The recipient of a 1985 MacArthur Fellowship, Professor Cronon is the author or editor of numerous publications, including Changes in the Land: Indians, Colonists, and the Ecology of New England (Hill & Wang, 1983), Uncommon Ground: Rethinking the Human Place in Nature (W. W. Norton, 1995), Under an Open Sky: Rethinking America’s Western Past (W. W. Norton, 1992), and Nature’s Metropolis: Chicago and the Great West (W. W. Norton, 1991). Changes in the Land won the 1984 Francis Parkman Prize of the Society of American Historians. Nature’s Metropolis won the 1992 Bancroft Prize, the George Perkins Marsh Prize of the American Society for Environmental History, and the Charles A. Weyerhaeuser Award of the Forest History Society. It was a finalist for the Pulitzer Prize in History.
Professor Cronon’s area of study is American environmental history and the history of the American West. According to his website, his research “seeks to understand the history of human interactions with the natural world: how we depend on the ecosystems around us to sustain our material lives, how we modify the landscapes in which we live and work, and how our ideas of nature shape our relationships with the world around us.”
With Professor Paul Robbins, director of the Nelson Institute for Environmental Studies at the University of Wisconsin-Madison, Dr.
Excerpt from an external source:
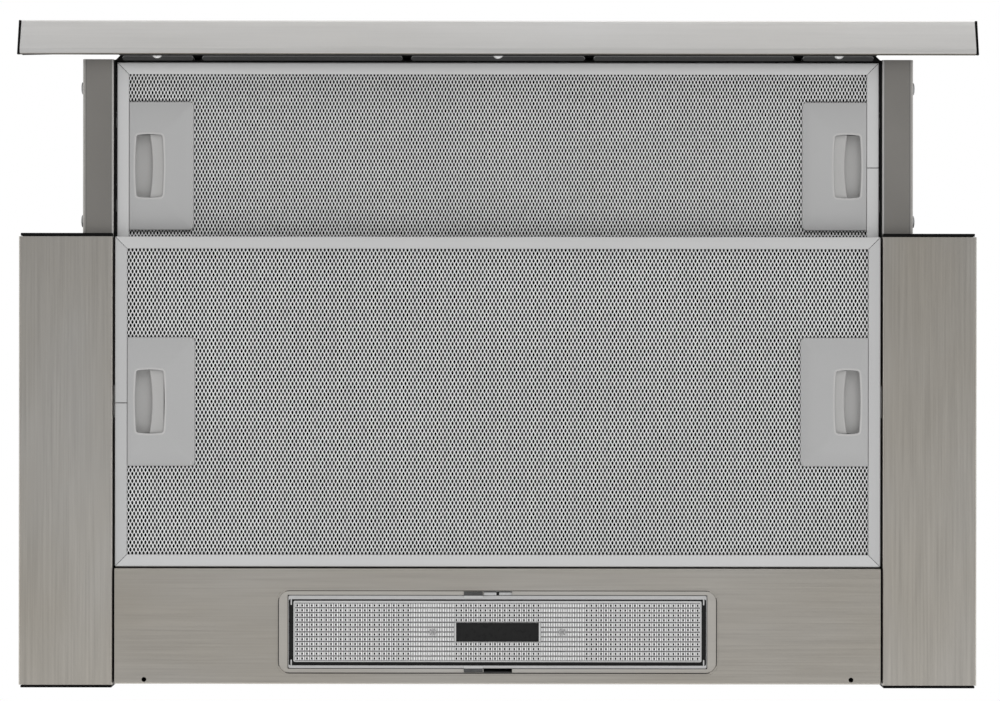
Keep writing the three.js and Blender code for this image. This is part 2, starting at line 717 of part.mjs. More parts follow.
// Spiral outline in the y-z plane, from the tongue round to the upright outlet duct.
function scrollOutline(grow, top) {
  const points = [];
  const steps = 30;
  for (let i = 0; i <= steps; i++) {
    const share = i / steps;
    const angle = tongueAngle + share * (2 * Math.PI - tongueAngle);
    const radius = scrollInnerRadius + (scrollOuterRadius - scrollInnerRadius) * share + grow;
    points.push([scrollY + radius * Math.cos(angle), scrollAxisHeight + radius * Math.sin(angle)]);
  }
  points.push([scrollY + scrollOuterRadius + grow, top]);
  points.push([ductFront - grow, top]);
  return points;
}

const motorFace = -(scrollWidth / 2 + seat);

// Snail housing, open on its right side and at its outlet.
function scrollHousing() {
  const half = scrollWidth / 2;
  return prism("x", scrollOutline(scrollWall, scrollTop), -half, half)
    .subtract(prism("x", scrollOutline(0, scrollTop + 1), -half + scrollWall, half + 1))
    .subtract(bar("x", shaftRadius + 3, -half - 1, 0, [0, scrollY, scrollAxisHeight]));
}

// Side plate with the bell mouth that the air enters through.
function inletPlate() {
  const half = scrollWidth / 2 + seat;
  const lip = [[inletRadius, half - 4], [inletRadius + 2, half - 4], [inletRadius + 2, half + 0.5],
    [inletRadius + 8, half + 0.5], [inletRadius + 8, half + scrollWall], [inletRadius + 4, half + scrollWall],
    [inletRadius, half - 1]];
  return prism("x", scrollOutline(scrollWall, scrollTop), half, half + scrollWall)
    .subtract(bar("x", inletRadius + 6, half - 1, half + 2 * scrollWall, [0, scrollY, scrollAxisHeight], 32))
    .add(turned("x", [...lip, lip[0]], [0, scrollY, scrollAxisHeight], 32));
}

// Squirrel-cage wheel: back disc, hub, blades and front ring.
function impeller() {
  const centre = [0, scrollY, scrollAxisHeight];
  const half = impellerLength / 2;
  const root = impellerRadius - bladeLength;
  const start = half - wheelDisc;
  const ring = [[root, start], [impellerRadius, start], [impellerRadius, half], [root, half], [root, start]];
  let wheel = bar("x", impellerRadius, -half, -start, centre, 48)
    .add(bar("x", hubRadius, -half, hubLength - half, centre))
    .add(turned("x", ring, centre, 48));
  for (let i = 0; i < bladeCount; i++) {
    const angle = (2 * Math.PI * i) / bladeCount;
    const geometry = new THREE.BoxGeometry(impellerLength - wheelDisc, bladeLength - 0.6, bladeThickness);
    geometry.rotateX(bladePitch);
    geometry.translate(0, root + bladeLength / 2, 0);
    geometry.rotateX(angle);
    wheel = wheel.add(toSolid(geometry.translate(...centre)));
  }
  return wheel.subtract(bar("x", shaftRadius + seat, -half - 1, hubLength - half + 1, centre));
}

// Motor can with its end bells and the shaft that the wheel sits on.
function motor() {
  const far = motorFace - motorLength;
  const shaftEnd = hubLength - impellerLength / 2 - 2;
  const profile = [[0, far], [0.5 * motorRadius, far], [0.55 * motorRadius, far + bearingBoss],
    [motorRadius, far + bellLength], [motorRadius, motorFace - bellLength], [0.9 * motorRadius, motorFace],
    [hubRadius - 4, motorFace], [shaftRadius, motorFace], [shaftRadius, shaftEnd], [0, shaftEnd]];
  return turned("x", profile, [0, scrollY, scrollAxisHeight], 32);
}

// ---- outlet ----
const collarFoot = casingHeight + seat;
const ledgeLevel = collarFoot + collarLedgeHeight;
const bore = collarDiameter / 2 - collarWall;
const spindleLevel = ledgeLevel + seat + spindleDiameter / 2;

// Flat ring on the casing's top plate that the collar stands on.
function outletRing() {
  const [inner, outer] = [bore - collarLedge, collarDiameter / 2 + collarFlange];
  const top = collarFoot + collarBase;
  const profile = [[inner, collarFoot], [outer, collarFoot], [outer, top], [inner, top], [inner, collarFoot]];
  return turned("z", profile, [0, collarY, 0], 48);
}

// Collar for the duct, with an inner ledge that the flaps shut on.
function outletCollar() {
  const outer = collarDiameter / 2;
  const [foot, top] = [collarFoot + collarBase + seat, collarFoot + collarHeight];
  const profile = [[bore - collarLedge, foot], [outer, foot], [outer, top], [bore, top],
    [bore, ledgeLevel], [bore - collarLedge, ledgeLevel], [bore - collarLedge, foot]];
  return turned("z", profile, [0, collarY, 0], 48);
}

function flapSpindle() {
  return bar("x", spindleDiameter / 2, -bore + seat, bore - seat, [0, collarY, spindleLevel], 12);
}

// Half-round flap with two knuckles on the spindle; front is -1 and rear is +1.
function flap(direction, knuckles) {
  const edge = spindleDiameter / 2 + 1.3;
  const radius = bore - flapClearance;
  const start = Math.asin(edge / radius);
  const outline = [];
  for (let i = 0; i <= 20; i++) {
    const angle = start + ((Math.PI - 2 * start) * i) / 20;
    outline.push([radius * Math.cos(angle), collarY + direction * radius * Math.sin(angle)]);
  }
  const top = ledgeLevel + seat + flapThickness;
  let leaf = prism("z", outline, ledgeLevel + seat, top);
  const centre = [0, collarY, spindleLevel];
  for (const x of knuckles) {
    leaf = leaf
      .add(bar("x", spindleDiameter / 2 + knuckleWall, x - knuckleHalf, x + knuckleHalf, centre, 12))
      .add(block([x - knuckleHalf, x + knuckleHalf], [collarY, collarY + direction * (edge + 1)],
        [ledgeLevel + seat, top]));
  }
  return leaf.subtract(bar("x", spindleDiameter / 2 + flapBore, -radius, radius, centre, 12));
}

// ---- electrical pieces ----
const terminalRear = casingRear - sheet - terminalRoom;
const terminalY = [terminalRear - terminalBox[1], terminalRear];
const terminalTop = casingHeight - sheet - seat;
const terminalX = casingInner - terminalInset;

function terminalBoxShell() {
  const [wide, , high] = terminalBox;
  const x = [terminalX - wide / 2, terminalX + wide / 2];
  return block(x, terminalY, [terminalTop - high, terminalTop])
    .subtract(bar("z", glandRadius + glandFlange + 1, terminalTop - terminalNeck, terminalTop + 1,
      [terminalX, glandY, 0]));
}

const glandY = (terminalY[0] + terminalY[1]) / 2;

// Cable inlet: a grooved bush in the top plate, with a bore for the cable.
function cableGland() {
  const foot = casingHeight + seat;
  const under = casingHeight - sheet - seat;
  const neck = glandRadius - seat;
  const [cable, rim, nut] = [cableRadius, glandRadius + glandFlange, under - 4];
  const profile = [[cable, nut], [rim, nut], [rim, under], [neck, under], [neck, foot], [rim, foot],
    [rim, foot + glandFlange], [glandRadius - 1, foot + glandHeight], [cable, foot + glandHeight],
    [cable, nut]];
  return turned("z", profile, [terminalX, glandY, 0]);
}

function capacitor() {
  const y = casingRear - sheet - seat - capacitorRadius;
  const r = capacitorRadius;
  const middle = capacitorInset - casingInner;
  const [a, b] = [middle - capacitorLength / 2, middle + capacitorLength / 2];
  return turned("x", [[0, a], [r - 1.5, a], [r, a + 1.5], [r, b - 1.5], [r - 1.5, b], [0, b]],
    [0, y, casingHeight - capacitorDrop], 24);
}

// Switch body behind a front cap; its plate stands in the cap's window, with a slot for the knob.
function switchBody(control) {
  const { side, centre, plate, travel } = control;
  const half = Math.min(plate / 2 + 1.5, bodyHalf - sheet - seat - centre, centre - casingHalf - seat);
  const high = switchBodyHeight / 2;
  const face = capFront - plateProud;
  const slot = (travel + knobWidth) / 2 + slide;
  return block(onSide(side, centre - half, centre + half), [coverFront, coverFront + switchDepth],
    [switchHeight - high, switchHeight + high])
    .add(switchOpening(control, [face, coverFront + 1], 0))
    .subtract(block(onSide(side, centre - slot, centre + slot), [face - 1, face + knobSlot],
      [switchHeight - knobHeight / 2 - slide, switchHeight + knobHeight / 2 + slide]));
}

function switchKnob(control) {
  const { side, centre, travel } = control;
  const start = side * centre - travel / 2;
  const [left, right] = [start - knobWidth / 2, start + knobWidth / 2];
  const face = capFront - plateProud;
  const root = face + knobSlot - slide;
  const outline = [[left, root], [right, root], [right, face], [start, face + knobDish], [left, face]];
  return prism("z", outline, switchHeight - knobHeight / 2, switchHeight + knobHeight / 2);
}

// Switch that the right rail presses when the drawer is shut, behind the rail's end.
const plungerTip = railShut + plungerGap;
const microX = (railInner + railOuter) / 2;
const microZ = railBottom + railHeight / 2;

function microSwitchBody() {
  const [wide, high] = microSwitch;
  const face = plungerTip + plungerTravel + 1.3;
  const hole = plungerSize / 2 + slide;
  return block([microX - wide / 2, microX + wide / 2], [face, casingRear - sheet - seat],
    [microZ - high / 2, microZ + high / 2])
    .subtract(block([microX - hole, microX + hole], [plungerTip, plungerTip + plungerLength + 2],
      [microZ - hole, microZ + hole]));
}

function microSwitchPlunger() {
  const half = plungerSize / 2;
  return block([microX - half, microX + half], [plungerTip, plungerTip + plungerLength],
    [microZ - half, microZ + half]);
}

// ---- assembly ----
const sides = [[-1, "left", lightSwitch], [1, "right", speedSwitch]];

add("casing", casing(), blackSteel);
for (const [side, word, control] of sides) {
  add(`side_cover_${word}`, sideCover(side), greySteel);
  add(`front_cap_${word}`, frontCap(side, control), blackPlastic);
  add(`rear_cap_${word}`, rearCap(side), blackPlastic);
  add(`rail_guide_${word}`, railGuide(side), zinc);
  add(`drawer_rail_${word}`, drawerRail(side), greySteel);
  add(`lamp_holder_${word}`, lampHolder(side), whitePlastic);
  add(`bulb_${word}`, bulb(side), bulbGlass);
  add(`fascia_cap_${word}`, fasciaCap(side), blackPlastic);
}
add("lamp_panel", lampPanel(), greySteel);
add("lamp_tray", lampTray(), whitePlastic);
add("lamp_lens", lampLens(), clearPlastic);
addFilter(rearFilter);
addFilter(frontFilter);
add("drawer_frame", drawerFrame(), blackPlastic);
add("drawer_top_cover", drawerTop(), blackSteel);
add("fascia", fascia(), steel);
add("fascia_screw_left", fasciaScrew(-screwOffset), screwSteel);
add("fascia_screw_centre", fasciaScrew(0), screwSteel);
add("fascia_screw_right", fasciaScrew(screwOffset), screwSteel);
add("blower_scroll", scrollHousing(), greyPlastic);
add("blower_inlet_plate", inletPlate(), greyPlastic);
add("impeller", impeller(), blackPlastic);
add("motor", motor(), zinc);
add("outlet_ring", outletRing(), blackPlastic);
add("outlet_collar", outletCollar(), blackPlastic);
add("flap_spindle", flapSpindle(), screwSteel);
add("flap_front", flap(-1, across(frontKnuckle)), blackPlastic);
add("flap_rear", flap(1, across(rearKnuckle)), blackPlastic);
add("terminal_box", terminalBoxShell(), whitePlastic);
add("cable_gland", cableGland(), blackPlastic);
add("capacitor", capacitor(), whitePlastic);
add("light_switch_body", switchBody(lightSwitch), greyPlastic);
add("light_switch_knob", switchKnob(lightSwitch), blackPlastic);
add("speed_switch_body", switchBody(speedSwitch), greyPlastic);
add("speed_switch_knob", switchKnob(speedSwitch), blackPlastic);
add("drawer_switch", microSwitchBody(), blackPlastic);
add("drawer_switch_plunger", microSwitchPlunger(), whitePlastic);

hood.position.set(0, -fasciaFront / 2, fasciaDrop);

export default hood;
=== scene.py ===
# A telescopic range hood seen from straight below, its filter drawer pulled out.
# Millimetres in this script; a piece is scaled to metres when its mesh is made. Each group of pieces
# has its sizes in a dictionary, and s is the one in use.
import json
import math
import bmesh
import bpy
import numpy as np
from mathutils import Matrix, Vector

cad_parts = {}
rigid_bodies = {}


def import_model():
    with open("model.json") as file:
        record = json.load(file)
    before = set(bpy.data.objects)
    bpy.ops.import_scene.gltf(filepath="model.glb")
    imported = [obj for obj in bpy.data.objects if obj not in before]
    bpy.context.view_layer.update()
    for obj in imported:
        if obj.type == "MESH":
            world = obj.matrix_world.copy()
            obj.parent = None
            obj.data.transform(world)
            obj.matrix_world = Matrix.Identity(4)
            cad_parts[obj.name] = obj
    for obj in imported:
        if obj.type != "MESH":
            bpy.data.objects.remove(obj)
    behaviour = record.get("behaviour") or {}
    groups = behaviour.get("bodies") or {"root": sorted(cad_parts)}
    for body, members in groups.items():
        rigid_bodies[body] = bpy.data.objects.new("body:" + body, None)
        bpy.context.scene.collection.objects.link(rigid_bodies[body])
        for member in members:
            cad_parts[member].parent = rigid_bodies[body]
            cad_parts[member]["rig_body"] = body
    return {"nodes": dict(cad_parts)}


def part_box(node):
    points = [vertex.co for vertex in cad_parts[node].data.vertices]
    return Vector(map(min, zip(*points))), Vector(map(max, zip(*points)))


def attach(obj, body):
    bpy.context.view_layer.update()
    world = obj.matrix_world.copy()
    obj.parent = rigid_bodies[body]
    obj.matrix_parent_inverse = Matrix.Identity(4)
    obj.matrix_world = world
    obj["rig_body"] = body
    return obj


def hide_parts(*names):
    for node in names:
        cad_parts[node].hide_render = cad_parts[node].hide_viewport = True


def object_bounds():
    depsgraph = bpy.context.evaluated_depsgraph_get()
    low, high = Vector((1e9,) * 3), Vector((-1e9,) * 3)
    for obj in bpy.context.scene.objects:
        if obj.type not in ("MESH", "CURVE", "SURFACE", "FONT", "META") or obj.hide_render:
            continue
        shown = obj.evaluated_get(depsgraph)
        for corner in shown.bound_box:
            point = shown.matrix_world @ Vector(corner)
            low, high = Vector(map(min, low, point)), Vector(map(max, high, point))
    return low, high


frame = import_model()
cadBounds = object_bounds()
mm = 0.001
hair = 0.01  # millimetres within which two heights are the same
edgeAngle = 35  # degrees; edges sharper than this are softened
left, right = -1, 1
bothSides = ((left, "left"), (right, "right"))


def box(name):
    # lowest and highest corner of a node, in millimetres
    low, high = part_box(name)
    return np.array(low) / mm, np.array(high) / mm


def linked(name, data):
    # a new object in the scene
    made = bpy.data.objects.new(name, data)
    bpy.context.scene.collection.objects.link(made)
    return made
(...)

Cronon was interviewed on National Public Radio’s Science Friday for a September 2013 story on “Saving Wild Places in the ‘Anthropocene.'”.
An active citizen as well as scholar, Dr. Cronon serves on the governing council of the Wilderness Society and holds leadership positions in numerous other organizations dedicated to land conservation and to the history and protection of the environment.
Dr. Cronon’s lecture will be followed by a reception in Doty Hall.